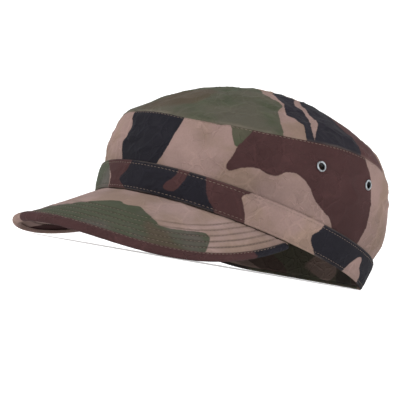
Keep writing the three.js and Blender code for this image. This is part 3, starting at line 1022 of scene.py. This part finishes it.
def crown_line(face, height_at):
    """A row of stitches right round the crown."""
    line = []
    for step in range(721):
        around = step / 2 - 180
        height = height_at(around)
        out = out_of(face, around, height, 0.5, 0.4)
        line.append((face(around, height) + out * thread_lift, out))
    return line


def level_line(face, height):
    return crown_line(face, lambda around: height)


top_line = crown_line(wall_face, lambda around: wall_top(around) - top_stitch_inset)
sew("wall_stitches", [top_line])
sew("band_stitches", [level_line(band_face, height) for height in band_stitch_lines])


def peak_line(inset, upper):
    """A row over or under the peak, stopping short of the rim."""
    line = []
    for step in range(-600, 601):
        side = step / 600
        flat_side, reach = binding_spot(side, inset)
        clear = peak_reach(side) - inset / math.hypot(1, outline_slope(side))
        if clear > 1.6 and abs(flat_side) < 0.95:
            normal = peak_normal(flat_side, reach)
            raised = 0.0 if upper else 2 * peak_cloth + gap
            bottom = quilting(flat_side, reach) + thread_lift
            out = normal if upper else -normal
            line.append((peak_point(flat_side, reach) - normal * raised + out * bottom, out))
    return line


sew("peak_top_stitches", [peak_line(inset, True) for inset in peak_rows])
sew("peak_under_stitches", [peak_line(inset, False) for inset in peak_rows])


binding_groove = 0.24  # how deep its stitches lie in the strip


def binding_line(upper):
    """The row through the binding, on its upper or its lower side."""
    line = []
    for step in range(401):
        side = blend(-0.955, 0.955, step / 400)
        inset = binding_width - binding_stitch_inset
        flat_side, reach = binding_spot(side, inset)
        normal = peak_normal(flat_side, reach)
        base = binding_over - binding_groove if upper else peak_bottom - binding_over + binding_groove
        out = normal if upper else -normal
        line.append((peak_point(flat_side, reach) + normal * base + out * 0.04, out))
    return line


sew("binding_stitches", [binding_line(True), binding_line(False)])


# ---- Vent eyelets ----
# Small nickelled eyelets, a barrel through the wall rolled over into a flange on both faces.

metal = Finish("nickelled_eyelet", 0.34)
metal_place = metal.node("ShaderNodeTexCoord", output=3)
metal_wear = metal.node("ShaderNodeTexNoise", None, {"Vector": metal_place, "Scale": 700.0, "Detail": 4.0})
metal_shade = metal.mix(metal_wear.step(0.4, 0.7), colour(160, 166, 170), colour(112, 114, 116))
# painted shade on the inside of the barrel, which lies in shadow
painted_barrel_shade = metal.node("ShaderNodeAttribute", {"attribute_name": "inside"}, output=2)
metal.feed("Base Color", metal.mix(painted_barrel_shade * 0.92, metal_shade, colour(30, 32, 34)))
metal.feed("Roughness", 0.24 + metal_wear * 0.3)
metal.shader.inputs["Metallic"].default_value = 1.0
# the rolled section, as a distance from the middle and a height over the cloth's outer face
eyelet_profile = [
    (2.15, -2.3), (2.15, 0.1), (2.2, 0.45), (2.4, 0.75), (2.7, 0.85), (3.0, 0.75), (3.25, 0.5),
    (3.35, 0.2), (3.25, 0.05), (2.7, 0.05), (2.55, 0.0), (2.55, -1.6), (3.2, -1.7), (3.3, -2.0),
    (3.1, -2.4), (2.5, -2.5),
]
barrel_shade_radius = 0.0022  # metres from its middle, inside which the barrel is painted dark as shade
for eyelet in eyelets:
    centre, out = eyelet_seat(eyelet["around"], eyelet["climb"])
    ring = bmesh.new()
    section = [ring.verts.new((radius / 1000, 0, level / 1000)) for radius, level in eyelet_profile]
    outline = [ring.edges.new(pair) for pair in zip(section, section[1:] + section[:1])]
    bmesh.ops.spin(
        ring, geom=section + outline, cent=(0, 0, 0), axis=(0, 0, 1), angle=2 * math.pi, steps=40,
        use_merge=True,
    )
    bmesh.ops.remove_doubles(ring, verts=ring.verts, dist=1e-6)
    bmesh.ops.recalc_face_normals(ring, faces=ring.faces)
    inside = ring.verts.layers.float.new("inside")
    for vert in ring.verts:
        vert[inside] = 1 if math.hypot(vert.co.x, vert.co.y) < barrel_shade_radius else 0
    turn = out.to_track_quat("Z", "Y").to_matrix().to_4x4()
    bmesh.ops.transform(ring, matrix=Matrix.Translation(centre) @ turn, verts=ring.verts)
    piece = make_object("eyelet_" + eyelet["name"] + "_metal", ring, [metal.material])
    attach(piece, "root")
    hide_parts("eyelet_" + eyelet["name"])


# ---- Table, light and camera ----
# A pale table that curves up all round, under wide soft lamps. The camera looks from the
# wearer's left of the front, almost level, and is tilted so that the cap sits askew.

table_half, table_flat, table_curve = 6, 2.2, 0.35
cove = bmesh.new()
bmesh.ops.create_grid(cove, x_segments=60, y_segments=60, size=1.0)
for vert in cove.verts:
    away = max(math.hypot(vert.co.x, vert.co.y) * table_half - table_flat, 0)
    vert.co = Vector((vert.co.x * table_half, vert.co.y * table_half, away * away * table_curve))
cove_finish = Finish("pale_table", 0.9)
cove_finish.shader.inputs["Base Color"].default_value = colour(244, 244, 244)
cove_finish.shader.inputs["Emission Color"].default_value = (1, 1, 1, 1)
cove_finish.shader.inputs["Emission Strength"].default_value = 0.46
table = make_object("table", cove, [cove_finish.material])

world = bpy.data.worlds.new("studio")
bpy.context.scene.world = world
world.use_nodes = True
world.node_tree.nodes["Background"].inputs["Color"].default_value = (1, 1, 1, 1)
world.node_tree.nodes["Background"].inputs["Strength"].default_value = 0.34
bpy.context.scene.view_settings.view_transform = "Standard"

lamps = [
    {"name": "key", "place": (-0.7, -1.0, 1.8), "size": 0.7, "power": 19},
    {"name": "side", "place": (1.2, 1.2, 1.5), "size": 0.8, "power": 10},
    {"name": "back", "place": (-0.9, 1.3, 1.5), "size": 1.2, "power": 3},
    {"name": "low", "place": (0.75, -1.0, 0.12), "size": 0.4, "power": 2.2},
]
cap_middle = (cad_box[0] + cad_box[1]) / 2
for lamp in lamps:
    light = bpy.data.lights.new(lamp["name"], "AREA")
    light.size, light.energy = lamp["size"], lamp["power"]
    stand = bpy.data.objects.new(lamp["name"], light)
    stand.location = lamp["place"]
    stand.rotation_euler = (cap_middle - stand.location).to_track_quat("-Z", "Y").to_euler()
    bpy.context.scene.collection.objects.link(stand)

camera_azimuth = math.radians(45.3)
camera_elevation = math.radians(-2.7)
camera_roll = math.radians(9.9)
camera_distance = 1.02
view_width = 0.258  # of the picture at the cap, in metres
shift_right, shift_up = 0.0315, 0.009  # metres, to set the cap off the picture's middle
target = onto_table(Vector((0, 0, 40)))
back = Vector(
    (
        math.sin(camera_azimuth) * math.cos(camera_elevation),
        -math.cos(camera_azimuth) * math.cos(camera_elevation),
        math.sin(camera_elevation),
    )
)
right = Vector((math.cos(camera_azimuth), math.sin(camera_azimuth), 0))
up = back.cross(right)
right, up = (
    right * math.cos(camera_roll) + up * math.sin(camera_roll),
    up * math.cos(camera_roll) - right * math.sin(camera_roll),
)
aim = target - right * shift_right - up * shift_up
camera_data = bpy.data.cameras.new("camera")
camera_data.sensor_width = 36
camera_data.clip_start = 0.01
camera_data.lens = camera_data.sensor_width * camera_distance / view_width
camera = bpy.data.objects.new("camera", camera_data)
camera.location = target + back * camera_distance
away = (camera.location - aim).normalized()
side_on = up.cross(away).normalized()
camera.rotation_euler = Matrix((side_on, away.cross(side_on), away)).transposed().to_euler()
bpy.context.scene.collection.objects.link(camera)
bpy.context.scene.camera = camera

++++++++++

Goal of the exercise: Copy out the full listing exactly.

Answer to the problem:
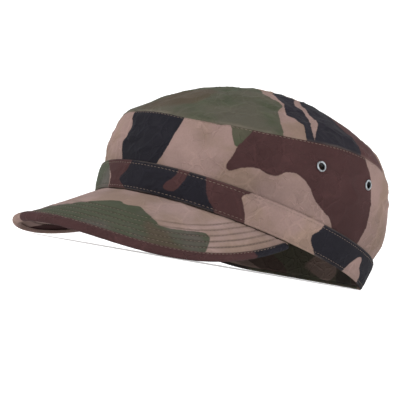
Keep writing the three.js and Blender code for this image. This is part 3, starting at line 1022 of scene.py. This part finishes it.
def crown_line(face, height_at):
    """A row of stitches right round the crown."""
    line = []
    for step in range(721):
        around = step / 2 - 180
        height = height_at(around)
        out = out_of(face, around, height, 0.5, 0.4)
        line.append((face(around, height) + out * thread_lift, out))
    return line


def level_line(face, height):
    return crown_line(face, lambda around: height)


top_line = crown_line(wall_face, lambda around: wall_top(around) - top_stitch_inset)
sew("wall_stitches", [top_line])
sew("band_stitches", [level_line(band_face, height) for height in band_stitch_lines])


def peak_line(inset, upper):
    """A row over or under the peak, stopping short of the rim."""
    line = []
    for step in range(-600, 601):
        side = step / 600
        flat_side, reach = binding_spot(side, inset)
        clear = peak_reach(side) - inset / math.hypot(1, outline_slope(side))
        if clear > 1.6 and abs(flat_side) < 0.95:
            normal = peak_normal(flat_side, reach)
            raised = 0.0 if upper else 2 * peak_cloth + gap
            bottom = quilting(flat_side, reach) + thread_lift
            out = normal if upper else -normal
            line.append((peak_point(flat_side, reach) - normal * raised + out * bottom, out))
    return line


sew("peak_top_stitches", [peak_line(inset, True) for inset in peak_rows])
sew("peak_under_stitches", [peak_line(inset, False) for inset in peak_rows])


binding_groove = 0.24  # how deep its stitches lie in the strip


def binding_line(upper):
    """The row through the binding, on its upper or its lower side."""
    line = []
    for step in range(401):
        side = blend(-0.955, 0.955, step / 400)
        inset = binding_width - binding_stitch_inset
        flat_side, reach = binding_spot(side, inset)
        normal = peak_normal(flat_side, reach)
        base = binding_over - binding_groove if upper else peak_bottom - binding_over + binding_groove
        out = normal if upper else -normal
        line.append((peak_point(flat_side, reach) + normal * base + out * 0.04, out))
    return line


sew("binding_stitches", [binding_line(True), binding_line(False)])


# ---- Vent eyelets ----
# Small nickelled eyelets, a barrel through the wall rolled over into a flange on both faces.

metal = Finish("nickelled_eyelet", 0.34)
metal_place = metal.node("ShaderNodeTexCoord", output=3)
metal_wear = metal.node("ShaderNodeTexNoise", None, {"Vector": metal_place, "Scale": 700.0, "Detail": 4.0})
metal_shade = metal.mix(metal_wear.step(0.4, 0.7), colour(160, 166, 170), colour(112, 114, 116))
# painted shade on the inside of the barrel, which lies in shadow
painted_barrel_shade = metal.node("ShaderNodeAttribute", {"attribute_name": "inside"}, output=2)
metal.feed("Base Color", metal.mix(painted_barrel_shade * 0.92, metal_shade, colour(30, 32, 34)))
metal.feed("Roughness", 0.24 + metal_wear * 0.3)
metal.shader.inputs["Metallic"].default_value = 1.0
# the rolled section, as a distance from the middle and a height over the cloth's outer face
eyelet_profile = [
    (2.15, -2.3), (2.15, 0.1), (2.2, 0.45), (2.4, 0.75), (2.7, 0.85), (3.0, 0.75), (3.25, 0.5),
    (3.35, 0.2), (3.25, 0.05), (2.7, 0.05), (2.55, 0.0), (2.55, -1.6), (3.2, -1.7), (3.3, -2.0),
    (3.1, -2.4), (2.5, -2.5),
]
barrel_shade_radius = 0.0022  # metres from its middle, inside which the barrel is painted dark as shade
for eyelet in eyelets:
    centre, out = eyelet_seat(eyelet["around"], eyelet["climb"])
    ring = bmesh.new()
    section = [ring.verts.new((radius / 1000, 0, level / 1000)) for radius, level in eyelet_profile]
    outline = [ring.edges.new(pair) for pair in zip(section, section[1:] + section[:1])]
    bmesh.ops.spin(
        ring, geom=section + outline, cent=(0, 0, 0), axis=(0, 0, 1), angle=2 * math.pi, steps=40,
        use_merge=True,
    )
    bmesh.ops.remove_doubles(ring, verts=ring.verts, dist=1e-6)
    bmesh.ops.recalc_face_normals(ring, faces=ring.faces)
    inside = ring.verts.layers.float.new("inside")
    for vert in ring.verts:
        vert[inside] = 1 if math.hypot(vert.co.x, vert.co.y) < barrel_shade_radius else 0
    turn = out.to_track_quat("Z", "Y").to_matrix().to_4x4()
    bmesh.ops.transform(ring, matrix=Matrix.Translation(centre) @ turn, verts=ring.verts)
    piece = make_object("eyelet_" + eyelet["name"] + "_metal", ring, [metal.material])
    attach(piece, "root")
    hide_parts("eyelet_" + eyelet["name"])


# ---- Table, light and camera ----
# A pale table that curves up all round, under wide soft lamps. The camera looks from the
# wearer's left of the front, almost level, and is tilted so that the cap sits askew.

table_half, table_flat, table_curve = 6, 2.2, 0.35
cove = bmesh.new()
bmesh.ops.create_grid(cove, x_segments=60, y_segments=60, size=1.0)
for vert in cove.verts:
    away = max(math.hypot(vert.co.x, vert.co.y) * table_half - table_flat, 0)
    vert.co = Vector((vert.co.x * table_half, vert.co.y * table_half, away * away * table_curve))
cove_finish = Finish("pale_table", 0.9)
cove_finish.shader.inputs["Base Color"].default_value = colour(244, 244, 244)
cove_finish.shader.inputs["Emission Color"].default_value = (1, 1, 1, 1)
cove_finish.shader.inputs["Emission Strength"].default_value = 0.46
table = make_object("table", cove, [cove_finish.material])

world = bpy.data.worlds.new("studio")
bpy.context.scene.world = world
world.use_nodes = True
world.node_tree.nodes["Background"].inputs["Color"].default_value = (1, 1, 1, 1)
world.node_tree.nodes["Background"].inputs["Strength"].default_value = 0.34
bpy.context.scene.view_settings.view_transform = "Standard"

lamps = [
    {"name": "key", "place": (-0.7, -1.0, 1.8), "size": 0.7, "power": 19},
    {"name": "side", "place": (1.2, 1.2, 1.5), "size": 0.8, "power": 10},
    {"name": "back", "place": (-0.9, 1.3, 1.5), "size": 1.2, "power": 3},
    {"name": "low", "place": (0.75, -1.0, 0.12), "size": 0.4, "power": 2.2},
]
cap_middle = (cad_box[0] + cad_box[1]) / 2
for lamp in lamps:
    light = bpy.data.lights.new(lamp["name"], "AREA")
    light.size, light.energy = lamp["size"], lamp["power"]
    stand = bpy.data.objects.new(lamp["name"], light)
    stand.location = lamp["place"]
    stand.rotation_euler = (cap_middle - stand.location).to_track_quat("-Z", "Y").to_euler()
    bpy.context.scene.collection.objects.link(stand)

camera_azimuth = math.radians(45.3)
camera_elevation = math.radians(-2.7)
camera_roll = math.radians(9.9)
camera_distance = 1.02
view_width = 0.258  # of the picture at the cap, in metres
shift_right, shift_up = 0.0315, 0.009  # metres, to set the cap off the picture's middle
target = onto_table(Vector((0, 0, 40)))
back = Vector(
    (
        math.sin(camera_azimuth) * math.cos(camera_elevation),
        -math.cos(camera_azimuth) * math.cos(camera_elevation),
        math.sin(camera_elevation),
    )
)
right = Vector((math.cos(camera_azimuth), math.sin(camera_azimuth), 0))
up = back.cross(right)
right, up = (
    right * math.cos(camera_roll) + up * math.sin(camera_roll),
    up * math.cos(camera_roll) - right * math.sin(camera_roll),
)
aim = target - right * shift_right - up * shift_up
camera_data = bpy.data.cameras.new("camera")
camera_data.sensor_width = 36
camera_data.clip_start = 0.01
camera_data.lens = camera_data.sensor_width * camera_distance / view_width
camera = bpy.data.objects.new("camera", camera_data)
camera.location = target + back * camera_distance
away = (camera.location - aim).normalized()
side_on = up.cross(away).normalized()
camera.rotation_euler = Matrix((side_on, away.cross(side_on), away)).transposed().to_euler()
bpy.context.scene.collection.objects.link(camera)
bpy.context.scene.camera = camera